SHORT PROBLEM
Your answer should be a single number: the count of lines that hold the word "joints".

INFORMATION PROVIDED
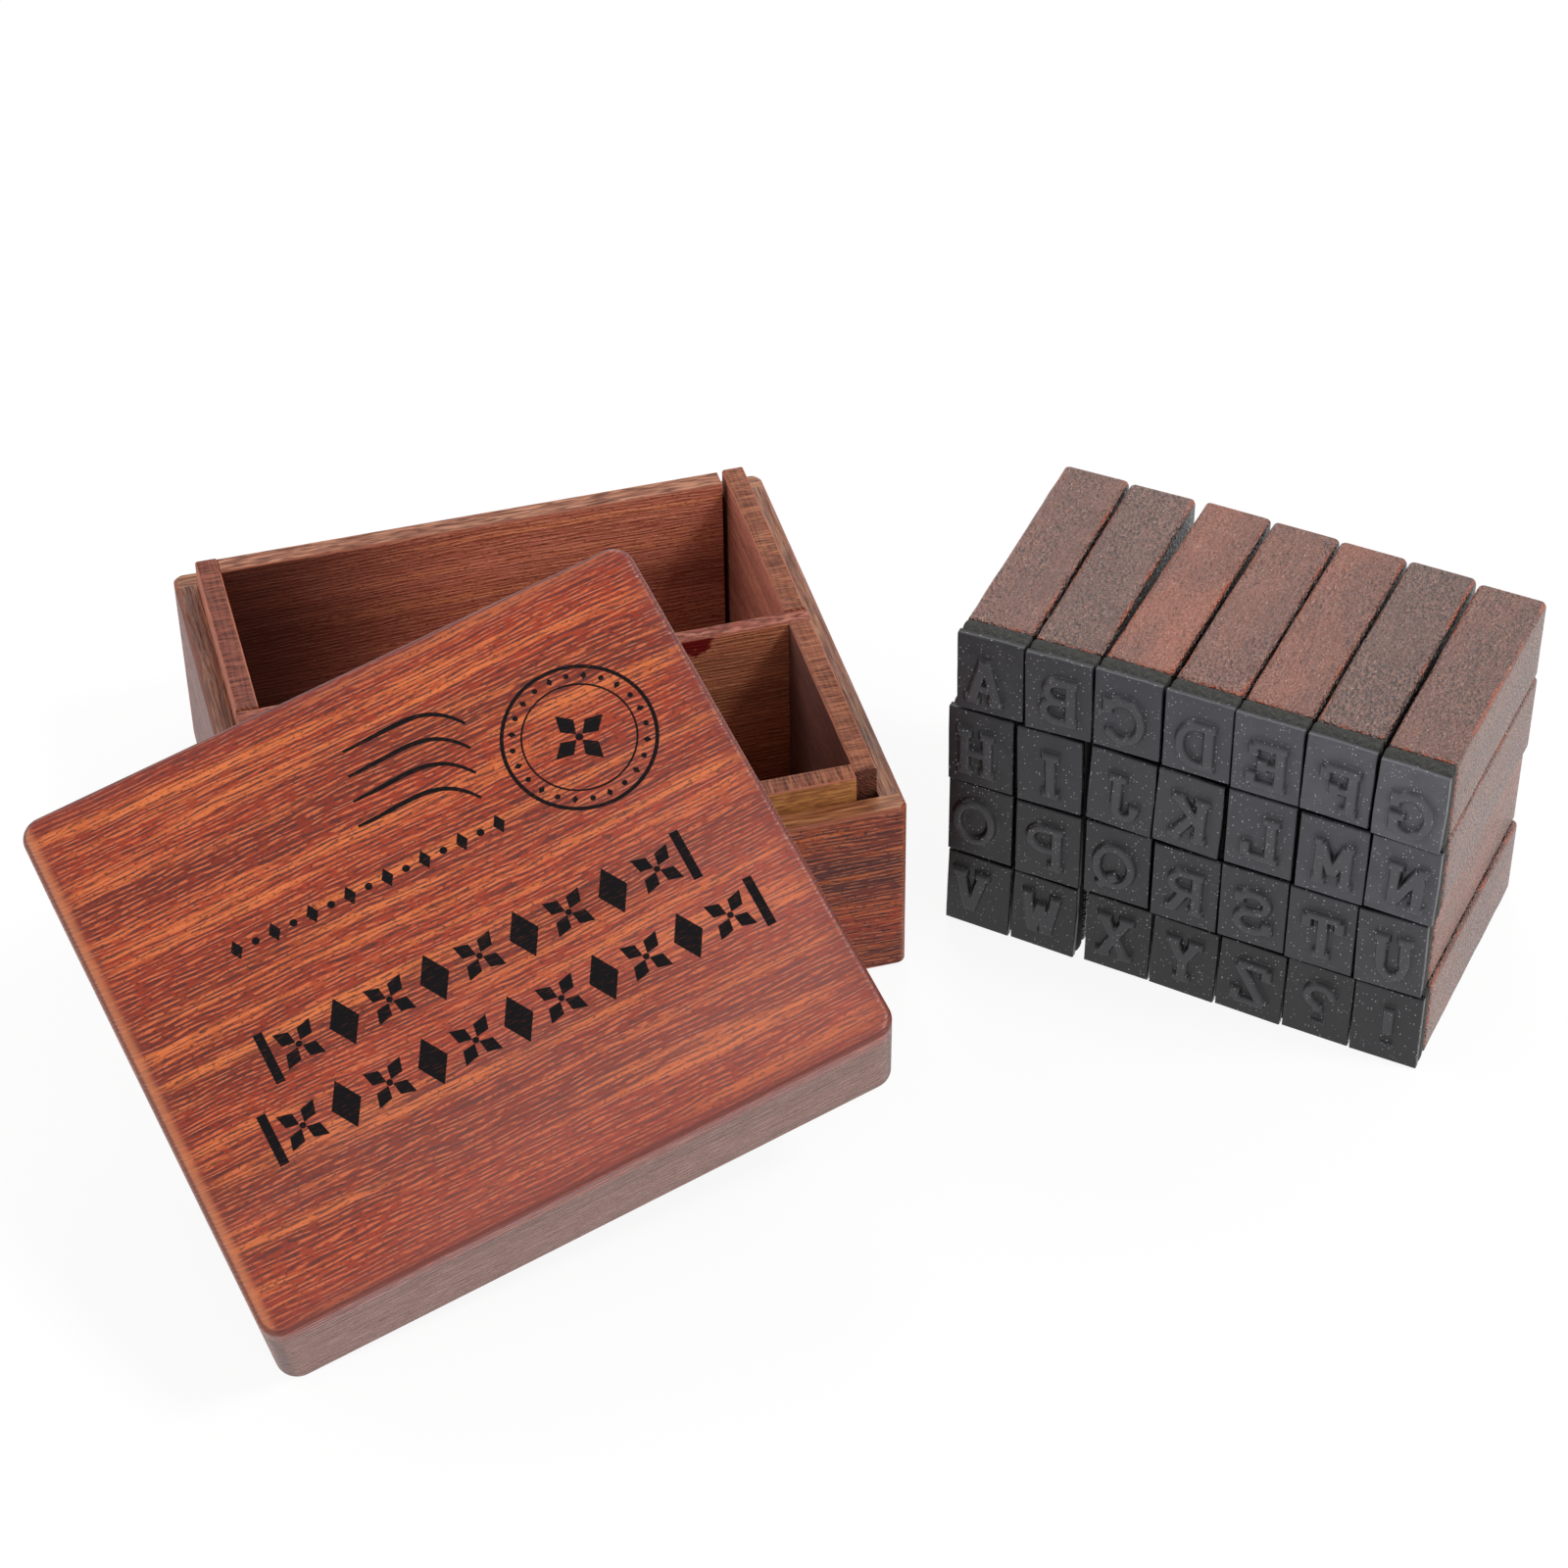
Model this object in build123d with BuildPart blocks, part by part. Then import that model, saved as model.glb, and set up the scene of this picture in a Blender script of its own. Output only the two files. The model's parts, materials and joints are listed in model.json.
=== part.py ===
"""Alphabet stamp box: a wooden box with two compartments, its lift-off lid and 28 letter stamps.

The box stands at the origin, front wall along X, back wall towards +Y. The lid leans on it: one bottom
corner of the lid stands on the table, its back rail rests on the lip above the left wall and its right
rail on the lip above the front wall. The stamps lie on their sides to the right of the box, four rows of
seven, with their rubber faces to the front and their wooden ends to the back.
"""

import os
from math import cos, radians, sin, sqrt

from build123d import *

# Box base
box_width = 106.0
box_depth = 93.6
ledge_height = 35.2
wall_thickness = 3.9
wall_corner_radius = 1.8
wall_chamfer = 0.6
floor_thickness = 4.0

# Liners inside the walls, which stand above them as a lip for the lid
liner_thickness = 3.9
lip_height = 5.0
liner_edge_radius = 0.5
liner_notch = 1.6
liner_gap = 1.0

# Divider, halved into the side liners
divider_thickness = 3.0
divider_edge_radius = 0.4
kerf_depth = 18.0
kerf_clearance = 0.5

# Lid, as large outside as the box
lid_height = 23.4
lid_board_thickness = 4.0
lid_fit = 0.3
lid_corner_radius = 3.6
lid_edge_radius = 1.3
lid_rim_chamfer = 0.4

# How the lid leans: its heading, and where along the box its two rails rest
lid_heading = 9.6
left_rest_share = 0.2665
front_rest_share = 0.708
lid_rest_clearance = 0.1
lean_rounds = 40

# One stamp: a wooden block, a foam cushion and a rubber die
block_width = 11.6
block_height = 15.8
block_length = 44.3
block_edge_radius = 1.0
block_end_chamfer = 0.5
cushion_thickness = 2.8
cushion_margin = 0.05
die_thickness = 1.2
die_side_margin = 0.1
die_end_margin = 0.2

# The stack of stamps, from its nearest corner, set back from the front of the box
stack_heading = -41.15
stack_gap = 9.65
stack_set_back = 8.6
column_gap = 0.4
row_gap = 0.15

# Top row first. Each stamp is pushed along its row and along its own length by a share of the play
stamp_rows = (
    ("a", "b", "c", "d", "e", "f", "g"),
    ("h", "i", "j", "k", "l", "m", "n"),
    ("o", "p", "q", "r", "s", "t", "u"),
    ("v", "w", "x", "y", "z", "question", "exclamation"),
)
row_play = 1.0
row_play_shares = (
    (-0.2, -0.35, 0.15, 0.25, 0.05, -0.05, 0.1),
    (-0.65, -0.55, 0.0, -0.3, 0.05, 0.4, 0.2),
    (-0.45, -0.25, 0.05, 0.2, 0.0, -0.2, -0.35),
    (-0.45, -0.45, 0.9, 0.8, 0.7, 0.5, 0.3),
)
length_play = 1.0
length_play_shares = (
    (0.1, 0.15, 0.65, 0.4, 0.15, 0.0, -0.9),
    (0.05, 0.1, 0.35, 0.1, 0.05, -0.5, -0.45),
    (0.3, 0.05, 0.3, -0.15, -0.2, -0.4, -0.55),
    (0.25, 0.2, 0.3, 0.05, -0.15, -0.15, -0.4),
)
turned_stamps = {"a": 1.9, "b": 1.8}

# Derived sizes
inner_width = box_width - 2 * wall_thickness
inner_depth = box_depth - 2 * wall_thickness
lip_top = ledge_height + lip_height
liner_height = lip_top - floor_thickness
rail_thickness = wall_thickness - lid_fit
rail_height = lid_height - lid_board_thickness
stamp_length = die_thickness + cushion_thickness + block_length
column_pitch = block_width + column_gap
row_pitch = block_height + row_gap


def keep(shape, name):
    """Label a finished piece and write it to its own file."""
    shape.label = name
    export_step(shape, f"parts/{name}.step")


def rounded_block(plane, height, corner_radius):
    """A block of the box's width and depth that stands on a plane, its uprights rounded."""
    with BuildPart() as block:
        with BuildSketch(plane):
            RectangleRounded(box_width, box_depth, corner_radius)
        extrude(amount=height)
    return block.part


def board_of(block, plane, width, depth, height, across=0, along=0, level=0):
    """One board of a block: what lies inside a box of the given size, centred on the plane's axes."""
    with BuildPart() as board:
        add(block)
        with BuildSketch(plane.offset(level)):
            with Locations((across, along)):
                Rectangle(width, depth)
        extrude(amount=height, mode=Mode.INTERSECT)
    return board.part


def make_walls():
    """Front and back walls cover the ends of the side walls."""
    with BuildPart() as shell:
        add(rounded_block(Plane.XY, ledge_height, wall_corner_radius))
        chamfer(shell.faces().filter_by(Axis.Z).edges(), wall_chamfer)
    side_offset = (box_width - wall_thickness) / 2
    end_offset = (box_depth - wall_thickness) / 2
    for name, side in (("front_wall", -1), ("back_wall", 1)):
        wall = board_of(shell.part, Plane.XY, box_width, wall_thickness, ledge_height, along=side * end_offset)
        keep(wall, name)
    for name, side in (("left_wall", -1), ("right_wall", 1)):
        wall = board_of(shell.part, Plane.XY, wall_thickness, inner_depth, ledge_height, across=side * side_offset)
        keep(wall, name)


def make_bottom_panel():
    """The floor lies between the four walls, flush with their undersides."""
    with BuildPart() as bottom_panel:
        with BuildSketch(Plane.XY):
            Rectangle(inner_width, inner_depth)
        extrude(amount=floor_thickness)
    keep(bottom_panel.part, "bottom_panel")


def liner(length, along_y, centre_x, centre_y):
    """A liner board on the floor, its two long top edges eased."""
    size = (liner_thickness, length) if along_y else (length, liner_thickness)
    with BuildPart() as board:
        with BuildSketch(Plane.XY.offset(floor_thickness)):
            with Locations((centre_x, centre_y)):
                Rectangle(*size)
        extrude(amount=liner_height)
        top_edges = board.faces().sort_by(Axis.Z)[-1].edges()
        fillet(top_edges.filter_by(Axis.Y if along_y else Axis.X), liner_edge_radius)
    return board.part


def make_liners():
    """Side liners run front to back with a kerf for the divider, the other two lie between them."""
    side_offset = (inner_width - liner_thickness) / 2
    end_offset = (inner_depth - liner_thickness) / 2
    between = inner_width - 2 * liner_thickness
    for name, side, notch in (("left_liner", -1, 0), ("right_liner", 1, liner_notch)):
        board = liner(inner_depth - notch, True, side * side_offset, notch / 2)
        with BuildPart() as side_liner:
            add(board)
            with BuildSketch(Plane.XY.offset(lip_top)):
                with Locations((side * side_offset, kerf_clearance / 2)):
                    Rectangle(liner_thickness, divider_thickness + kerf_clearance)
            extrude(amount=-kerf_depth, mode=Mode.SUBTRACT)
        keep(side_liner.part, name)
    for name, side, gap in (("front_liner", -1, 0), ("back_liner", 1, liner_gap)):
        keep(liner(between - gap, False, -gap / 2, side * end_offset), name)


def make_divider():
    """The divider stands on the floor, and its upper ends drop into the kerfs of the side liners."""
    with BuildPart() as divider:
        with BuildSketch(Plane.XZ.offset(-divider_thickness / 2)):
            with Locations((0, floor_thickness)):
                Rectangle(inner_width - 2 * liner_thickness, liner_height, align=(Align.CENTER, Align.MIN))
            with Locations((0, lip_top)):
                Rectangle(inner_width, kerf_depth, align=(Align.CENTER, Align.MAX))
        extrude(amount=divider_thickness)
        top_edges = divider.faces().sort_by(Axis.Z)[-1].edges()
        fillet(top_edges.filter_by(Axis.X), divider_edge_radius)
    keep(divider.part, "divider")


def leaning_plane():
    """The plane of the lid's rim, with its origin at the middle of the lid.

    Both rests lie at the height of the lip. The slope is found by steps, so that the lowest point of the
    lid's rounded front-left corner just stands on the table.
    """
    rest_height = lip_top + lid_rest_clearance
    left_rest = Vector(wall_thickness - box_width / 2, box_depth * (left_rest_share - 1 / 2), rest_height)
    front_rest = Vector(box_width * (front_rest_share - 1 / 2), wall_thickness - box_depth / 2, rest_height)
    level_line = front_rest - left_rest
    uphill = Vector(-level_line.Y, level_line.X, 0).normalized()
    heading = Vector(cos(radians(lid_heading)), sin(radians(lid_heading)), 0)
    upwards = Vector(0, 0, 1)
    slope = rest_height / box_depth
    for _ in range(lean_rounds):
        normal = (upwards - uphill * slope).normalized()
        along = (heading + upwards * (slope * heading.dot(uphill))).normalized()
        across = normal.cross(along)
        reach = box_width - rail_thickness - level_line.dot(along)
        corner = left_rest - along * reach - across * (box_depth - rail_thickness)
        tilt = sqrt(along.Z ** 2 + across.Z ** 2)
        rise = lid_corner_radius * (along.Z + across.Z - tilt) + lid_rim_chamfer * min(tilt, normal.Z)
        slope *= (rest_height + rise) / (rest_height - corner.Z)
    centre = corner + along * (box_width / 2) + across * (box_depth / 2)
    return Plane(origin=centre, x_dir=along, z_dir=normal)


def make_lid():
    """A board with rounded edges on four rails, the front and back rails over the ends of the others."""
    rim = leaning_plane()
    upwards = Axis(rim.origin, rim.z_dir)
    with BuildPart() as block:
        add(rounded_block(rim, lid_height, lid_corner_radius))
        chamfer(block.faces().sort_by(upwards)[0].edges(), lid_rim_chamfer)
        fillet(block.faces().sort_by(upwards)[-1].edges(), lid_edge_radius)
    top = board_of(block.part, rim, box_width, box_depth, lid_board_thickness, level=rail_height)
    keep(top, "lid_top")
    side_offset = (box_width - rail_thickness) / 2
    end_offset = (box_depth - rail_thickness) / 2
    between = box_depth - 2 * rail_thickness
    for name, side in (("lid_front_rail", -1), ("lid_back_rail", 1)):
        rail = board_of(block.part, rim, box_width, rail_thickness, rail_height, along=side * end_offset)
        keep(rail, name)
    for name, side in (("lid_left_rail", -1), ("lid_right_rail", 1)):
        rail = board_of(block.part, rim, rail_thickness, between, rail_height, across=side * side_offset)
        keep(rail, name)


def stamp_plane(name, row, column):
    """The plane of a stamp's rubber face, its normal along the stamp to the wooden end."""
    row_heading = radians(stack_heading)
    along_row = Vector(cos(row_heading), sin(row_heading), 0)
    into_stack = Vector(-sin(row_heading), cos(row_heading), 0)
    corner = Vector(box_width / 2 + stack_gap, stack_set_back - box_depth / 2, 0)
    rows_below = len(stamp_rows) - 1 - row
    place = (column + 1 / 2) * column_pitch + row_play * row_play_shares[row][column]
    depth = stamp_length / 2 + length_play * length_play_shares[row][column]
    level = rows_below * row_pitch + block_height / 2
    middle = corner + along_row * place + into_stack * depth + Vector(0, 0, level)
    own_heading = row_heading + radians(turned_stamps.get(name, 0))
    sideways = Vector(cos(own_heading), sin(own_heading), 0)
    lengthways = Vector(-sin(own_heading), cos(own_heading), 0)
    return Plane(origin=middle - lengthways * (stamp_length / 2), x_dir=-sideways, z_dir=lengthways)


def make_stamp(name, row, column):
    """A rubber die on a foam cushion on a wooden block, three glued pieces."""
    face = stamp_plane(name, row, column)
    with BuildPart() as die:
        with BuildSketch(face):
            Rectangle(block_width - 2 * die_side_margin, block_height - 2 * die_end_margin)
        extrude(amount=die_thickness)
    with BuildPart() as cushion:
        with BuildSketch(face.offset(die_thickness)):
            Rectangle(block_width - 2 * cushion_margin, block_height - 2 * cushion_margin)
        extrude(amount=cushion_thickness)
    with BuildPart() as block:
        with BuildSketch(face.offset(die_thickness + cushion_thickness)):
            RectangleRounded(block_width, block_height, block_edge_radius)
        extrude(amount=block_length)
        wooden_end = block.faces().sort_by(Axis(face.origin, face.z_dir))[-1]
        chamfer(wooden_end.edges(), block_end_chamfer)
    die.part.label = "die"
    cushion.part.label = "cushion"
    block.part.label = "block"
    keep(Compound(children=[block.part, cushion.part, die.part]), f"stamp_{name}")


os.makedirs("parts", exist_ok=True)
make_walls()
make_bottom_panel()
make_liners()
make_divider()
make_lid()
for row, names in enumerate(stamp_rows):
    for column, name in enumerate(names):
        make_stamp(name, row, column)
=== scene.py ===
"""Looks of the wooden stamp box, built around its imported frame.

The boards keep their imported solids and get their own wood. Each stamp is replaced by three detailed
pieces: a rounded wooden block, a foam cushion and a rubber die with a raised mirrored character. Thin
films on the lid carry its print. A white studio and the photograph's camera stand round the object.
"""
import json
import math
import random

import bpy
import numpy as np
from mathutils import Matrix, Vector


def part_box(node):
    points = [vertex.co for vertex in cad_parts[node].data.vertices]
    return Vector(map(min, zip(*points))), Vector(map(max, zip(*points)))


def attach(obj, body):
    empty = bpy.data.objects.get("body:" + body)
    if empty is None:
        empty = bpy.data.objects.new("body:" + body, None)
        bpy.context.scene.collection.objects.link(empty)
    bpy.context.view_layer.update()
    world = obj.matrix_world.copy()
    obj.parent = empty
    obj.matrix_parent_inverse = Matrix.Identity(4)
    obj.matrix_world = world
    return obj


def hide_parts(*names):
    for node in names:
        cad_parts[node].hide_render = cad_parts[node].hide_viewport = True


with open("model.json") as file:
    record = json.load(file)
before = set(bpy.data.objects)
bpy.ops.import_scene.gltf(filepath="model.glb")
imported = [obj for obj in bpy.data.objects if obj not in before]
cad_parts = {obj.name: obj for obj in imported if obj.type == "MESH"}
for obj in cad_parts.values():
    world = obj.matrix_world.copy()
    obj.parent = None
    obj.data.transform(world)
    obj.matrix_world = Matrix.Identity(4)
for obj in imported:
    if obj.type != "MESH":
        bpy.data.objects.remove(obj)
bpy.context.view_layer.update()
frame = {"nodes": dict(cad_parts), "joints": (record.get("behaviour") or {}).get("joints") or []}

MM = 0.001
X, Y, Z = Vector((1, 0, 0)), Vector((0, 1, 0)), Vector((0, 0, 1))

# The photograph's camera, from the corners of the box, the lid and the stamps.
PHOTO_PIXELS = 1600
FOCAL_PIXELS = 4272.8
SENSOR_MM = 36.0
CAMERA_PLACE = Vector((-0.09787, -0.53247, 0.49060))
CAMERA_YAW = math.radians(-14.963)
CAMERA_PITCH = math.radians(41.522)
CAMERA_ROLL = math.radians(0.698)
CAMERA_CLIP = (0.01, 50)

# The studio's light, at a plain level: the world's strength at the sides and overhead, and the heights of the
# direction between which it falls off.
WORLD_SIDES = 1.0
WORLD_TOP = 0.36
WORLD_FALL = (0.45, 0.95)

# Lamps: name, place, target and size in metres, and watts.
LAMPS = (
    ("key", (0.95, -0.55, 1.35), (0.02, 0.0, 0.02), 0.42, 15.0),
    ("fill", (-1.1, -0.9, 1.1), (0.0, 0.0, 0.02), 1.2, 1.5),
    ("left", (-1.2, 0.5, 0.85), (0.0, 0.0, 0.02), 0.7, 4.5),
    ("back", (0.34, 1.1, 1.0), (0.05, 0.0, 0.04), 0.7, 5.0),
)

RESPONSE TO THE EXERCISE
2